UK sanctions body gains tough new criminal and civil enforcement powers

HM Treasury's office of financial sanctions implementation (OFSI) will have new enforcement powers from April 2017 under the Policing and Crime Bill. The powers include a harmonized seven-year maximum custodial sentence on conviction on indictment, and an up-to-£1-million civil fine for sanctions breaches, it said.

"We will ensure that sanctions breaching is effectively dealt with in the UK," said Rena Lalgie, head of OFSI, told ACAMS' annual conference.

She said the UK government had seen a clear rationale for OFSI, which it established within the Treasury from March 31 this year, to ensure that financial sanctions make the fullest contribution to national security and foreign policy. The OFSI's role is to ensure financial sanctions are understood, implemented and enforced.

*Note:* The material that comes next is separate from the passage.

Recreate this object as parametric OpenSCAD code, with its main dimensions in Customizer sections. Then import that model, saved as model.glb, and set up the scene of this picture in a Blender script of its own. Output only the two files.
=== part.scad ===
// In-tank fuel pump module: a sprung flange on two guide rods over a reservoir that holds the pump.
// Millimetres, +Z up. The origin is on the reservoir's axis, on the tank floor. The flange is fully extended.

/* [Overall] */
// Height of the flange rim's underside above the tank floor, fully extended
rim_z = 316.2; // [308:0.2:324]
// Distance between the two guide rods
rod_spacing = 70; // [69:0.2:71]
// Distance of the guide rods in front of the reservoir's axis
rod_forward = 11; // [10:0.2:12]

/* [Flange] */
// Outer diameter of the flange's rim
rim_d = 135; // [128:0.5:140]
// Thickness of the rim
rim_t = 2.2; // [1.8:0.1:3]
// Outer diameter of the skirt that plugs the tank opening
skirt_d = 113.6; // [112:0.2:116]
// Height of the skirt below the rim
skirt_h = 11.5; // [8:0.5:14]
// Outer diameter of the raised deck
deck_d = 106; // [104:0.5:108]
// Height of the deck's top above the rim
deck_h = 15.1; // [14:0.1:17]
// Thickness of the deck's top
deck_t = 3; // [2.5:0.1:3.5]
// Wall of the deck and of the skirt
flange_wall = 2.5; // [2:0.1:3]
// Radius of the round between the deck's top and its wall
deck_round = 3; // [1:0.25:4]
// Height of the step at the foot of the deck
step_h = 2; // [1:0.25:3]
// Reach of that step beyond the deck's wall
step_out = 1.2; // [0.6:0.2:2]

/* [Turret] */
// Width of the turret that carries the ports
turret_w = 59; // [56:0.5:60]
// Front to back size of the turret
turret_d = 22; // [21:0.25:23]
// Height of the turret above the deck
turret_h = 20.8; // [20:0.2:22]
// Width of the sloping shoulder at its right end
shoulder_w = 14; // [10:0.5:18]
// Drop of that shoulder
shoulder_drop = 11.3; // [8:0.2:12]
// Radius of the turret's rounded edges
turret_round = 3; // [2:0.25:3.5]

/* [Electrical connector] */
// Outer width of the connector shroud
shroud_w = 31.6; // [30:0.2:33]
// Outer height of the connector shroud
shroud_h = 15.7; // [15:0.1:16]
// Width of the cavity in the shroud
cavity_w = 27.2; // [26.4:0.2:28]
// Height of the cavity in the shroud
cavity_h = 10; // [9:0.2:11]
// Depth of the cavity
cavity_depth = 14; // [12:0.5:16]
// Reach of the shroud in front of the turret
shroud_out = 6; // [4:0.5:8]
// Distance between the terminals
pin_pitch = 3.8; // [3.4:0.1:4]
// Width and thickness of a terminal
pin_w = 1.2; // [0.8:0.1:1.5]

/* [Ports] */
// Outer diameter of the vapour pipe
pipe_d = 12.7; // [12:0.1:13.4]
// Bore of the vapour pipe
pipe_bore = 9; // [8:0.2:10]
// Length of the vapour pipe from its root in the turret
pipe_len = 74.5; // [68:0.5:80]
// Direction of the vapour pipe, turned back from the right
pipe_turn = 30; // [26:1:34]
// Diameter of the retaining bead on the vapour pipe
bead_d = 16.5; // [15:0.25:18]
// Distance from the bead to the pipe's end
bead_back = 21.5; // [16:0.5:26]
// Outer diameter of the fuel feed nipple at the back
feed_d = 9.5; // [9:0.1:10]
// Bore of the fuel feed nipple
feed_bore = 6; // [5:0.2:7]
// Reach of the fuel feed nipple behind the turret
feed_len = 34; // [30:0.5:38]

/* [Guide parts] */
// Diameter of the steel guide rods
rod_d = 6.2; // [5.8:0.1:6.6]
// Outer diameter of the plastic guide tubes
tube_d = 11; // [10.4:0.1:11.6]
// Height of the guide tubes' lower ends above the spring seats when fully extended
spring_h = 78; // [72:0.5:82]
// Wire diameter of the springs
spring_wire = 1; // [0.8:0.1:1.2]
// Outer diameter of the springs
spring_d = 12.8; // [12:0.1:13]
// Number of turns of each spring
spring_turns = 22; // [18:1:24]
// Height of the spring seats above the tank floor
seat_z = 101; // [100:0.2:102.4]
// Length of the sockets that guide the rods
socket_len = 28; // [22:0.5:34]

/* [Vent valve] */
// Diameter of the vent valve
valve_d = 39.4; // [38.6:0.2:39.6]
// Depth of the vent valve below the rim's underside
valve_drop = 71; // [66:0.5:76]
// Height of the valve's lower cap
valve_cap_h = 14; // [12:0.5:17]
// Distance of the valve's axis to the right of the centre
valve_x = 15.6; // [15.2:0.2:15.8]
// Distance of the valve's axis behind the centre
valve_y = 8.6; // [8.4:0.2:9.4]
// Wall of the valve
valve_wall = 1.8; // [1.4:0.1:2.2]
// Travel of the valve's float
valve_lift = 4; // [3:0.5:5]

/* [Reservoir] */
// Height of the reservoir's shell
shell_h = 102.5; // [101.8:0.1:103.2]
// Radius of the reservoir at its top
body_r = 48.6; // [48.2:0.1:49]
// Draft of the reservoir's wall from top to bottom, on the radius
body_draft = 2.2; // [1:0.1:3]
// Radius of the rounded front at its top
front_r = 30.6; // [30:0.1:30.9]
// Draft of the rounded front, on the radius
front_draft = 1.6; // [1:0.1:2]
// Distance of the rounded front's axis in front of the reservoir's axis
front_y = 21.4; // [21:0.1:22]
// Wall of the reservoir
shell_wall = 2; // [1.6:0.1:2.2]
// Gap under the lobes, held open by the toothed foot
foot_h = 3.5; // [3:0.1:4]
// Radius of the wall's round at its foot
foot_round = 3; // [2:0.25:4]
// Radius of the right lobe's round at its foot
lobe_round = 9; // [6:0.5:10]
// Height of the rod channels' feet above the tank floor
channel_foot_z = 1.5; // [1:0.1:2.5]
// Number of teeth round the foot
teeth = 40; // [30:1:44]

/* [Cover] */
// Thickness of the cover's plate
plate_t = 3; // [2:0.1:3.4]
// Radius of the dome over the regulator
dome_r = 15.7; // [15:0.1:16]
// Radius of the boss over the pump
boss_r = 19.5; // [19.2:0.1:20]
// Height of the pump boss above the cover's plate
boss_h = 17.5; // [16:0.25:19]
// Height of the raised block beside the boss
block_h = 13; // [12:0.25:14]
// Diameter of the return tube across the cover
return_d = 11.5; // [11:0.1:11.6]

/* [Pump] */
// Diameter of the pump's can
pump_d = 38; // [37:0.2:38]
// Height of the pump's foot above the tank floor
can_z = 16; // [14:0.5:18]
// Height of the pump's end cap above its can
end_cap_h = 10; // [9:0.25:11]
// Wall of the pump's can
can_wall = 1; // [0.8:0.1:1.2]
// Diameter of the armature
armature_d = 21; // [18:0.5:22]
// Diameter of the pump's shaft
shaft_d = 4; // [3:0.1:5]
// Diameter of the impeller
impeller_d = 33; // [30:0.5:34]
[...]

Lalgie said the Policing and Crime Bill would bring harmonised custodial sentences of seven years maximum on conviction on indictment, or of six months on summary conviction.

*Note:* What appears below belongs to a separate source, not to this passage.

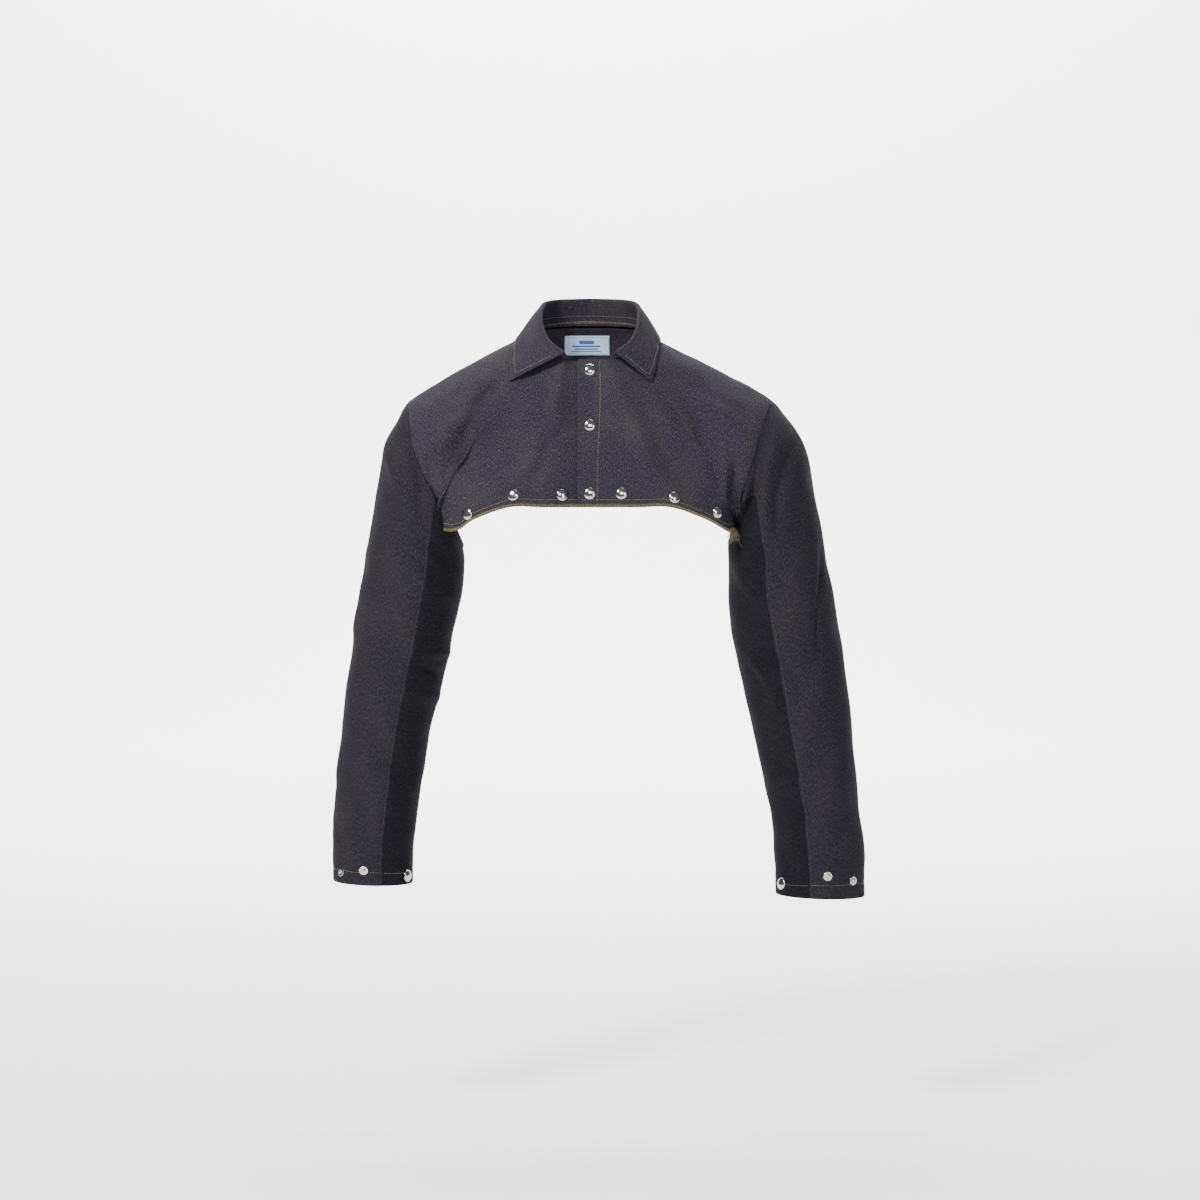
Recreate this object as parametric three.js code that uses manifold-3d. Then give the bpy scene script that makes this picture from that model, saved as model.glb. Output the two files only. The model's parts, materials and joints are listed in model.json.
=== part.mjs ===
// Cape sleeves for welding: a cropped, collared cape that closes in front with press studs, with two
// long two-piece sleeves. Millimetres, +Z up, the wearer faces -Y, so the wearer's left is +X.
// The origin is the middle of the neck, at the height of the shoulders' inner ends.
import * as THREE from "three";
import { mergeVertices } from "three/addons/utils/BufferGeometryUtils.js";
import Module from "manifold-3d";

const wasm = await Module();
wasm.setup();

// ---------- driving dimensions ----------
const CLOTH = 1.6; // a layer of heavy cotton twill with its nap
const COLLAR = 2.4; // the turned-down collar is two layers pressed flat
const TAPE = 0.8; // the woven neck label
const SEAM = 0.5; // room left along each sewn line
const LAYER = 0.6; // room left between two layers that lie on each other
const LAP = 15; // how far the left front passes the centre line
const UNDERLAP = 22; // how far the right front passes it underneath
const LAP_DEPTH = 8.4; // from the middle of the left front's cloth to the middle of the right's
const FACING_IN = 12; // where the front facings end, past the centre line
const EDGING = 5; // height of the overlocked edge along the hem
const CUFF_TURNING = 20; // height of the turning inside each cuff
const COLLAR_END_RAY = 1.35; // the ray of the body pattern at which the collar ends in front
const SLEEVE_SEAM = 107; // degrees from the outside of the arm to each long sleeve seam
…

According to Lalgie, the bill will introduce new powers for UK sanctions to be implemented without delay, for 60 days, extendable to 90 days, on a temporary basis, which can be exchanged into the European Union legislation.

She said the bill will introduce deferred prosecution agreements, which can, however, be suspended, for example, to implement a financial penalty. Serious crime prevention orders will come in.

According to Lalgie, the OFSI may impose civil monetary penalties, with a maximum penalty of £1 million or 50 percent of value of assets, whichever is greater. "We'll consult later this year on how we impose the penalty and level of penalties."

"For OFSI, increasing penalties is not our main objective. We aim to improve compliance," Lalgie said.

"We'll be fair and balanced in using these powers. We will engage with those who seek to comply, and provide advice. Our response will be proportionate; we will not treat small cases as more serious just because have a much stronger process in place."

She said she wanted OFSI to engage with all parts of the industry and to engage in dialogue with what it takes to provide a high quality service. The OFSI will publish updates on its web site to reflect changes in case law.